Authors:
Baptiste Magnier
and
Philippe Montesinos
Affiliation:
Ecole des Mines d’ALES, France
Keyword(s):
Half Anisotropic Gaussian Kernel, Diffusion PDEs.
Related
Ontology
Subjects/Areas/Topics:
Computer Vision, Visualization and Computer Graphics
;
Image Enhancement and Restoration
;
Image Formation and Preprocessing
Abstract:
Nonlinear PDEs (partial differential equations) offer a convenient formal framework for image regularization
and are at the origin of several efficient algorithms. In this paper, we present a new approach which is based
(i) on a set of half Gaussian kernel filters, and (ii) a nonlinear anisotropic PDE diffusion.
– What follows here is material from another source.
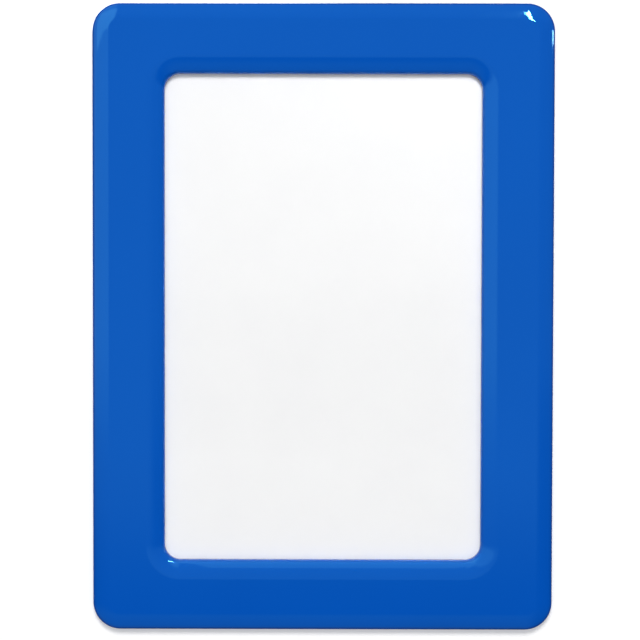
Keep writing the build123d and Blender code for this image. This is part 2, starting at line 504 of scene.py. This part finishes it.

On one hand, half
Gaussian kernels provide oriented filters whose flexibility enables to detect edges with great accuracy. On the
other hand, a nonlinear anisotropic diffusion scheme offers a means to smooth images while preserving fine
structures or details, e.g. lines, corners and junctions. Based on the calculus of the gradient magnitude and
two diffusion directions, we construct a diffusion control function able to achieve precise image regularization.
Some quantified experimental results compared to existing PDEs approaches and a discussion about the
parameterizing of the method are presented.